▸ **Task details**:
The material below contains a line with "inner_back = rear_back - wall" and a line with "if empty is". Copy exactly those two lines and all lines between them.

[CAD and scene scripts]
::::::::::

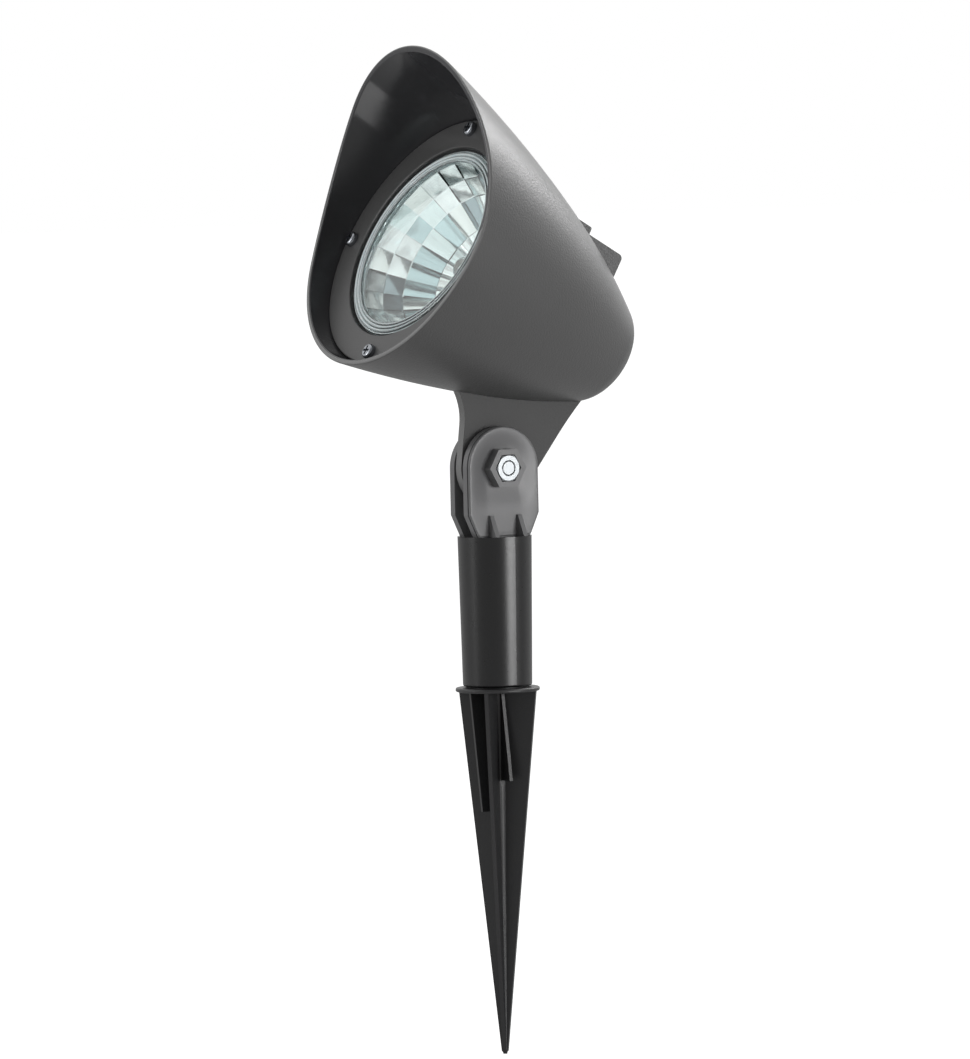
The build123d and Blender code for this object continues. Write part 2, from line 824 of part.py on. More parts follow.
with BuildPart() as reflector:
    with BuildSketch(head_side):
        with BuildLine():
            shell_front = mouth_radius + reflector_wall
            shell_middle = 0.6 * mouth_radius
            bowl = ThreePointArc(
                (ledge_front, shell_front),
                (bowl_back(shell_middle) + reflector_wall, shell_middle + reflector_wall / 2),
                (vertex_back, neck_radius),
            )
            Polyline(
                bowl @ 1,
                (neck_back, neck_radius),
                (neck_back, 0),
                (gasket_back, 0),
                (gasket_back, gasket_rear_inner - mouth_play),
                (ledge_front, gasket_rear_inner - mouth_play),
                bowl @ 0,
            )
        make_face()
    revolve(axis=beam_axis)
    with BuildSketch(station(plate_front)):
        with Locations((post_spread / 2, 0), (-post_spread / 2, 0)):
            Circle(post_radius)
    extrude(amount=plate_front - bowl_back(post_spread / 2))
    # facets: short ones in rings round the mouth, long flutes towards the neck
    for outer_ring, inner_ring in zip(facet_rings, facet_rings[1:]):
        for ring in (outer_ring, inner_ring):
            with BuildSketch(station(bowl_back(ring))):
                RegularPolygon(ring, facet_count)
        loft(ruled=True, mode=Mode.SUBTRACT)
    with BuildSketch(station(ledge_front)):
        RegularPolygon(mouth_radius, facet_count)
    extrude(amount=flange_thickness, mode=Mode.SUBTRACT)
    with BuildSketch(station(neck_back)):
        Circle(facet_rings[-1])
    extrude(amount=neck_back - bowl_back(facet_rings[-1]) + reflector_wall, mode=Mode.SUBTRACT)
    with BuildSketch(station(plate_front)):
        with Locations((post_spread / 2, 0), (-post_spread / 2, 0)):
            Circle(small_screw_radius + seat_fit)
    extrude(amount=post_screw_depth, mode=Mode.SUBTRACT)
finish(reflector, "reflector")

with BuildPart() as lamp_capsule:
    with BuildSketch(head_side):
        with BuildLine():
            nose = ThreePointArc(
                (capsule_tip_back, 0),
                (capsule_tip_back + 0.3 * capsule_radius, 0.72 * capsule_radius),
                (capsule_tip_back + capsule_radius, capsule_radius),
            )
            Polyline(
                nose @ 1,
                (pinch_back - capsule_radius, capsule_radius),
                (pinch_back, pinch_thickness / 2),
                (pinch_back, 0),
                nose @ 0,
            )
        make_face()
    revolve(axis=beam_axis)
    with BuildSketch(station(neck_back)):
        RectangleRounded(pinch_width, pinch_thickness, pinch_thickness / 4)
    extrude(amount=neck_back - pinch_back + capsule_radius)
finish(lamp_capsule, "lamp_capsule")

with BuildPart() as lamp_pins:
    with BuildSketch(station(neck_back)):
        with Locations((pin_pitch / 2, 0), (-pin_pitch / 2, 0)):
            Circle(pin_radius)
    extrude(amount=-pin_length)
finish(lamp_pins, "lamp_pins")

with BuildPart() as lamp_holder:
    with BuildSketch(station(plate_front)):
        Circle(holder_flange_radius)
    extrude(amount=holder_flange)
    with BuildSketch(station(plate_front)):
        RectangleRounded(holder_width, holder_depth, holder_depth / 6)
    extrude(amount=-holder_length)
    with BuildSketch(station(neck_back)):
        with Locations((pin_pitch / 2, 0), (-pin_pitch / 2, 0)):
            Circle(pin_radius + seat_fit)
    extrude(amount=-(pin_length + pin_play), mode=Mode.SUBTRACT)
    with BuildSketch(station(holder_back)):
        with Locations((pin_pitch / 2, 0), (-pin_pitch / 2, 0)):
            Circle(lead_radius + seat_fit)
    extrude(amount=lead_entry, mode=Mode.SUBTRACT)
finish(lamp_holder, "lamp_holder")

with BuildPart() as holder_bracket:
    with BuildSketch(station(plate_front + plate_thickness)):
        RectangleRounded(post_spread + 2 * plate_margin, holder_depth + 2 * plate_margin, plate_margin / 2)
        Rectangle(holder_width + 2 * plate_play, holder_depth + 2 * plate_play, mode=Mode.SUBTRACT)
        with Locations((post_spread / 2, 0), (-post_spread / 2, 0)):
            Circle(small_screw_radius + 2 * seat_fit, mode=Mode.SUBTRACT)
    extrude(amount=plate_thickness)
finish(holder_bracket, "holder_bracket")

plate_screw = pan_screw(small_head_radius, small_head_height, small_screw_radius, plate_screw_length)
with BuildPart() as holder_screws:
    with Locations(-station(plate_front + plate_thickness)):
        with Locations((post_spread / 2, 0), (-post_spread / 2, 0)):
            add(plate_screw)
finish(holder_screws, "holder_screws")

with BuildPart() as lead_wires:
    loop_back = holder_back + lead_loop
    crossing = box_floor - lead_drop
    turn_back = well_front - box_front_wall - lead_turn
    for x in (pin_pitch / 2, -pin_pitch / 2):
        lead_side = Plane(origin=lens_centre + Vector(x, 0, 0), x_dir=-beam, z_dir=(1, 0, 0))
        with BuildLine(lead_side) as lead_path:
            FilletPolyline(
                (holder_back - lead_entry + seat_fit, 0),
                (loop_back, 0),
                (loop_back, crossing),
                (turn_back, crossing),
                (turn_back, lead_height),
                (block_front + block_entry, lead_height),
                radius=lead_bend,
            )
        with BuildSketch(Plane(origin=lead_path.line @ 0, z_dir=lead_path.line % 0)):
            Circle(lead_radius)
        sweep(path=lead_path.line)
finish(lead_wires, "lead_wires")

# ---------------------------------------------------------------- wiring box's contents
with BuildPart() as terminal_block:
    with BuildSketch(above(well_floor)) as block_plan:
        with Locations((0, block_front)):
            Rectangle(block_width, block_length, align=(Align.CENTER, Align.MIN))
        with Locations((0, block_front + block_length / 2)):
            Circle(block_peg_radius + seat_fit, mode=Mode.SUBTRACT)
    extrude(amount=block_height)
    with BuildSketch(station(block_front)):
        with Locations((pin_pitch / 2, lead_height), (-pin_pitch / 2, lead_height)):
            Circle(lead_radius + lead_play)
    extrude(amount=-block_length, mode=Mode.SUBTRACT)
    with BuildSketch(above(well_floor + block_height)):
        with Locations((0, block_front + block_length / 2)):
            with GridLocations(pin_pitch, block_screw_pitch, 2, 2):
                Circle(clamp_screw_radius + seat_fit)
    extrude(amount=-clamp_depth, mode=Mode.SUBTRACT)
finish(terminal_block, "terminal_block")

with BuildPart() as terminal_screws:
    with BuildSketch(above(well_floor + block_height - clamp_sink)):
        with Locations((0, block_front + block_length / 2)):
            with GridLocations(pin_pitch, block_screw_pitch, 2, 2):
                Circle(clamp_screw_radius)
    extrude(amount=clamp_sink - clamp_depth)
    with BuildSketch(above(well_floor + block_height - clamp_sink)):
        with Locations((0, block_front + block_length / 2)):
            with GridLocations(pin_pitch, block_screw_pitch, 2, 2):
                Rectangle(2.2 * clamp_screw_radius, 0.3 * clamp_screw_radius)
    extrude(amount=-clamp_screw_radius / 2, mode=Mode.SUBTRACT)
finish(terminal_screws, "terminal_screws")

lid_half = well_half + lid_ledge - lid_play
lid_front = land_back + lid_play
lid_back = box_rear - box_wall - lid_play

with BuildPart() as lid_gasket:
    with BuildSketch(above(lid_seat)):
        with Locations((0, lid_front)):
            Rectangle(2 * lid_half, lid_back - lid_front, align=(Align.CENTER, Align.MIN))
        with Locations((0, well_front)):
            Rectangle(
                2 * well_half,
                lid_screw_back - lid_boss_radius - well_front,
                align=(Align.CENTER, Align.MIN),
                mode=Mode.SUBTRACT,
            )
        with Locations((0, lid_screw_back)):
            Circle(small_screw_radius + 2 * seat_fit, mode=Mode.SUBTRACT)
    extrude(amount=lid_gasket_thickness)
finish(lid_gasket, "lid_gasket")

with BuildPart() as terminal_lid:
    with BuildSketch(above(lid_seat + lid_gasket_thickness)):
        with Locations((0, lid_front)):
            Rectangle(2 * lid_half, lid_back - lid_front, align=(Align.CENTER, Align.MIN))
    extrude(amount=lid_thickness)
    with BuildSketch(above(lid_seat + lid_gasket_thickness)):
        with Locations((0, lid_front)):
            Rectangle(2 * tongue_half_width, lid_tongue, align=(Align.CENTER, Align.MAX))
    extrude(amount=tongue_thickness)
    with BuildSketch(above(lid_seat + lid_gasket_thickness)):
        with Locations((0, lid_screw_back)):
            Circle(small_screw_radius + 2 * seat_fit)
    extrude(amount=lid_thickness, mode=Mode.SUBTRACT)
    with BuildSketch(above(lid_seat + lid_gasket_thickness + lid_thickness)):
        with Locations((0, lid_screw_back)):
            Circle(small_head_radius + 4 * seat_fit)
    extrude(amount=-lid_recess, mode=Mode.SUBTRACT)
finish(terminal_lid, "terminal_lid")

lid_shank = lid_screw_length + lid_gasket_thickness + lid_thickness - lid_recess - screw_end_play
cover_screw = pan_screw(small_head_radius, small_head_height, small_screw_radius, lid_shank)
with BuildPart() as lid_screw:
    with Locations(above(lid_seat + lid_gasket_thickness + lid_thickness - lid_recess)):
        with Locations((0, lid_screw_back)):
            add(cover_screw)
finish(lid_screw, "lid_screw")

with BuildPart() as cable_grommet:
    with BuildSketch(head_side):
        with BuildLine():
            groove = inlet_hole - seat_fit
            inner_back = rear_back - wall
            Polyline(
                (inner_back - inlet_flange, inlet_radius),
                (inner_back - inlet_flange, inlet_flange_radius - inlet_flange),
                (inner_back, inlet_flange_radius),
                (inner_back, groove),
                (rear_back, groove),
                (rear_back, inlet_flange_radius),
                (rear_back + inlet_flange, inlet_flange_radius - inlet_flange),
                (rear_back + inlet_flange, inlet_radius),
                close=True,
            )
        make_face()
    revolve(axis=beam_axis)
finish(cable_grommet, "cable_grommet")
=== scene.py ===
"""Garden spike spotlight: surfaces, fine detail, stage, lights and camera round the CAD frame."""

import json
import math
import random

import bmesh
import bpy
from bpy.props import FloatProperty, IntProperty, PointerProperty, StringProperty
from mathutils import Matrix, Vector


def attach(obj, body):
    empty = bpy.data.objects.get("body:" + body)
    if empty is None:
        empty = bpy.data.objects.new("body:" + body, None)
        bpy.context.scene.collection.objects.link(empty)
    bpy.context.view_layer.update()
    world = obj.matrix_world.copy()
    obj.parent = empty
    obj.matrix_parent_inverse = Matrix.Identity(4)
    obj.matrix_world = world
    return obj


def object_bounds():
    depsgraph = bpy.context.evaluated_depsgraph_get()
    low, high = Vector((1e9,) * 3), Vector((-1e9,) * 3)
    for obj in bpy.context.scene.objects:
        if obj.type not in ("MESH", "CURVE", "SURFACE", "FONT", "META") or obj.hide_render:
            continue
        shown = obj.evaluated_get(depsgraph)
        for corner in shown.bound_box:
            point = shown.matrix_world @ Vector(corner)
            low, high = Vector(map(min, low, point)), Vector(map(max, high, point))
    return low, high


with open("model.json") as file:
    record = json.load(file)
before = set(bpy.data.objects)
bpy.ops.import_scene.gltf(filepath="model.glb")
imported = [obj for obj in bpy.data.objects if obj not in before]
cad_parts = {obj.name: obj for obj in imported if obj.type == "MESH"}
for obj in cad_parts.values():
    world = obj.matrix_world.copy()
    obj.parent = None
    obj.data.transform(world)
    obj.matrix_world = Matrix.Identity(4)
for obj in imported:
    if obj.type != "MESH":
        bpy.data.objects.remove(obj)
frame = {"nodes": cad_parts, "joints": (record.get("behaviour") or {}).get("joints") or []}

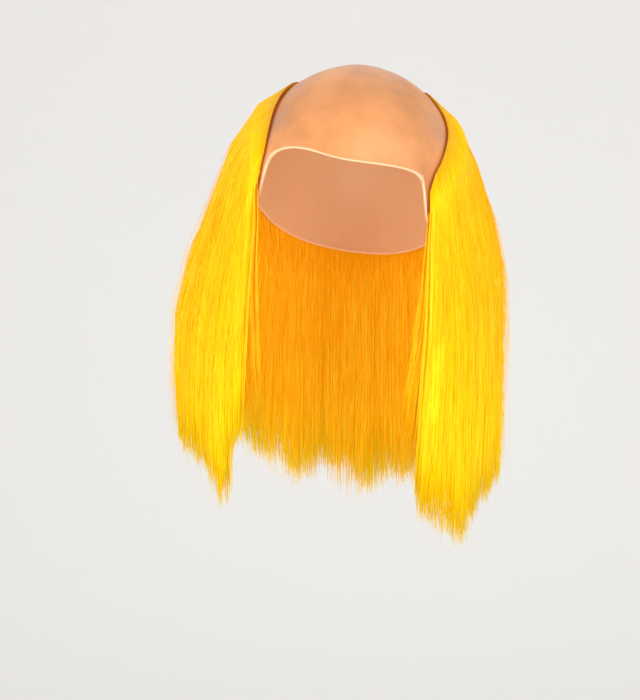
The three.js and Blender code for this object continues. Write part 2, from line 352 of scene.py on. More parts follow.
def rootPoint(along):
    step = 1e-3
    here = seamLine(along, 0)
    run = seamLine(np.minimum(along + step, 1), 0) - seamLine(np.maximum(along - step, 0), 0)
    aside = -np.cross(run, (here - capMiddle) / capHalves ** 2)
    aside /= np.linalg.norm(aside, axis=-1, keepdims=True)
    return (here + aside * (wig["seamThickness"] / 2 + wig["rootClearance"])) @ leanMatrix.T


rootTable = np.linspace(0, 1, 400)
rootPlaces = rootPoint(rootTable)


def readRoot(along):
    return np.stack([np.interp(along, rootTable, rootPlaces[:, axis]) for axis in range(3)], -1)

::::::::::

▸ **Full response**:
            inner_back = rear_back - wall
            Polyline(
                (inner_back - inlet_flange, inlet_radius),
                (inner_back - inlet_flange, inlet_flange_radius - inlet_flange),
                (inner_back, inlet_flange_radius),
                (inner_back, groove),
                (rear_back, groove),
                (rear_back, inlet_flange_radius),
                (rear_back + inlet_flange, inlet_flange_radius - inlet_flange),
                (rear_back + inlet_flange, inlet_radius),
                close=True,
            )
        make_face()
    revolve(axis=beam_axis)
finish(cable_grommet, "cable_grommet")
=== scene.py ===
"""Garden spike spotlight: surfaces, fine detail, stage, lights and camera round the CAD frame."""

import json
import math
import random

import bmesh
import bpy
from bpy.props import FloatProperty, IntProperty, PointerProperty, StringProperty
from mathutils import Matrix, Vector


def attach(obj, body):
    empty = bpy.data.objects.get("body:" + body)
    if empty is None:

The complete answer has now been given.